TASK:
Write out the whole listing word for word.

____ RAW DATA

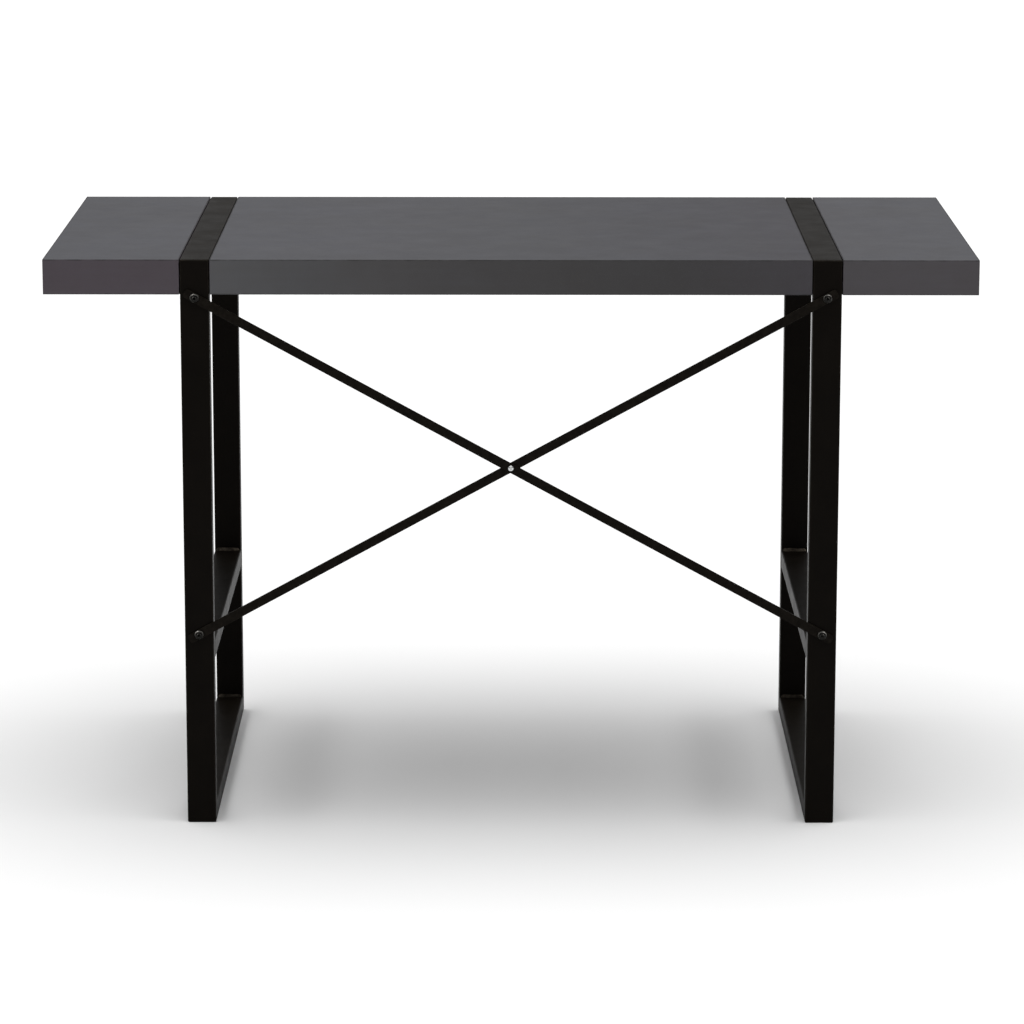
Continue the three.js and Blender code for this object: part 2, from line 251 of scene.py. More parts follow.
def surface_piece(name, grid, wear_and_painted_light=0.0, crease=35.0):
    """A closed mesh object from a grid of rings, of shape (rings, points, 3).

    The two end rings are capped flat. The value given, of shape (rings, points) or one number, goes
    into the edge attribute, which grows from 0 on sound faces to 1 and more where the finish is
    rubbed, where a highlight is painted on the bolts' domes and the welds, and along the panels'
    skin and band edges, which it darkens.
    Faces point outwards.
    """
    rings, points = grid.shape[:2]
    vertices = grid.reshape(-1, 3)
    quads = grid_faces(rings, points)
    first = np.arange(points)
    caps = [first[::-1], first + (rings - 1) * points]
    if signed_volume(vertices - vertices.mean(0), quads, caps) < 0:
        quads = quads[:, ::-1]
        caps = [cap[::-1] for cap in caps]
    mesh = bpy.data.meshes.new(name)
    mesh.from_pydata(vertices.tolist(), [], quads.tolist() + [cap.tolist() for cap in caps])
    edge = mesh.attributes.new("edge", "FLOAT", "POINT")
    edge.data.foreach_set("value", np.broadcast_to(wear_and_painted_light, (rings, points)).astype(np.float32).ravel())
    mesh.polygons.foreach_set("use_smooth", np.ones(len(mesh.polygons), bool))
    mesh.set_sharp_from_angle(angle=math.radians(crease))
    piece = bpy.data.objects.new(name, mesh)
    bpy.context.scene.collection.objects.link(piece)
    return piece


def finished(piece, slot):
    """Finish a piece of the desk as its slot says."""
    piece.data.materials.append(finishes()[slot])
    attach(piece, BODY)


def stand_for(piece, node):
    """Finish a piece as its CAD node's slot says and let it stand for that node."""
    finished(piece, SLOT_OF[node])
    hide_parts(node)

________

ANSWER TO THE TASK:
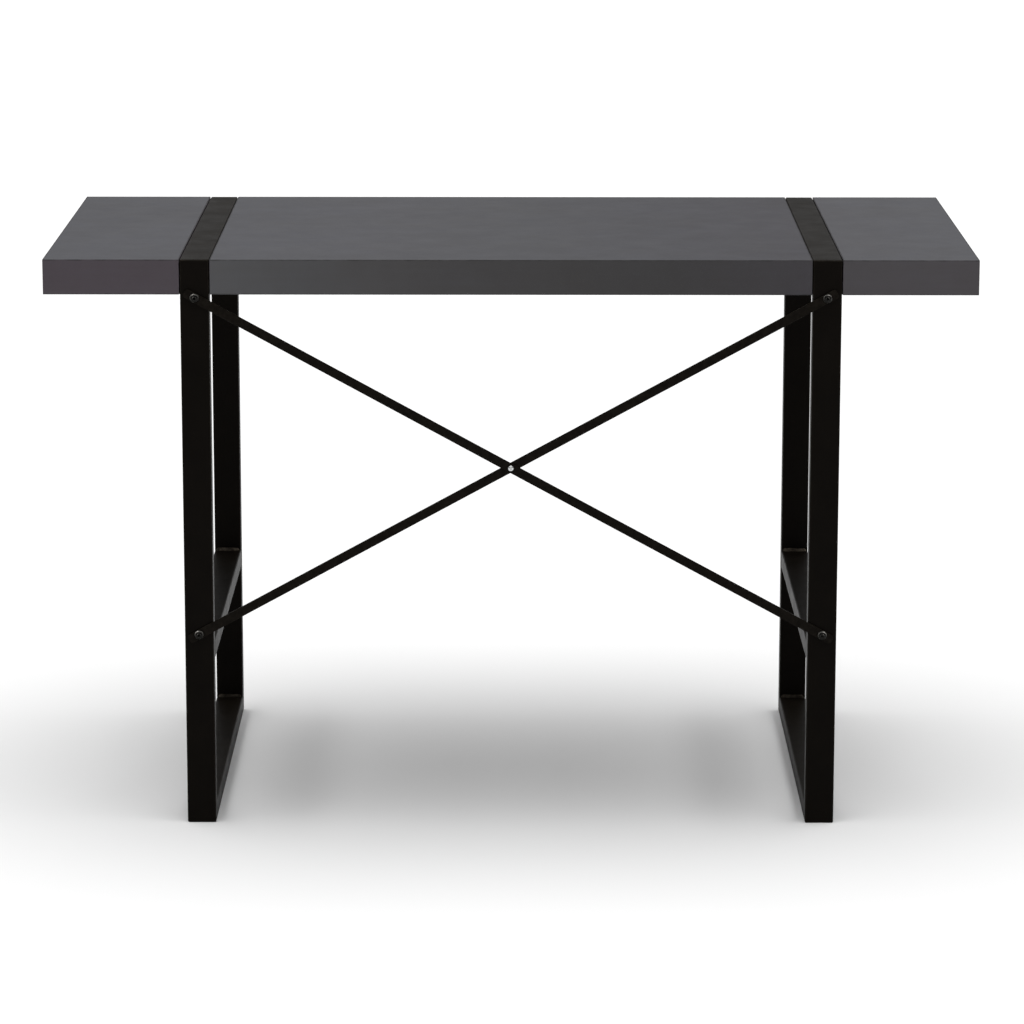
Continue the three.js and Blender code for this object: part 2, from line 251 of scene.py. More parts follow.
def surface_piece(name, grid, wear_and_painted_light=0.0, crease=35.0):
    """A closed mesh object from a grid of rings, of shape (rings, points, 3).

    The two end rings are capped flat. The value given, of shape (rings, points) or one number, goes
    into the edge attribute, which grows from 0 on sound faces to 1 and more where the finish is
    rubbed, where a highlight is painted on the bolts' domes and the welds, and along the panels'
    skin and band edges, which it darkens.
    Faces point outwards.
    """
    rings, points = grid.shape[:2]
    vertices = grid.reshape(-1, 3)
    quads = grid_faces(rings, points)
    first = np.arange(points)
    caps = [first[::-1], first + (rings - 1) * points]
    if signed_volume(vertices - vertices.mean(0), quads, caps) < 0:
        quads = quads[:, ::-1]
        caps = [cap[::-1] for cap in caps]
    mesh = bpy.data.meshes.new(name)
    mesh.from_pydata(vertices.tolist(), [], quads.tolist() + [cap.tolist() for cap in caps])
    edge = mesh.attributes.new("edge", "FLOAT", "POINT")
    edge.data.foreach_set("value", np.broadcast_to(wear_and_painted_light, (rings, points)).astype(np.float32).ravel())
    mesh.polygons.foreach_set("use_smooth", np.ones(len(mesh.polygons), bool))
    mesh.set_sharp_from_angle(angle=math.radians(crease))
    piece = bpy.data.objects.new(name, mesh)
    bpy.context.scene.collection.objects.link(piece)
    return piece


def finished(piece, slot):
    """Finish a piece of the desk as its slot says."""
    piece.data.materials.append(finishes()[slot])
    attach(piece, BODY)


def stand_for(piece, node):
    """Finish a piece as its CAD node's slot says and let it stand for that node."""
    finished(piece, SLOT_OF[node])
    hide_parts(node)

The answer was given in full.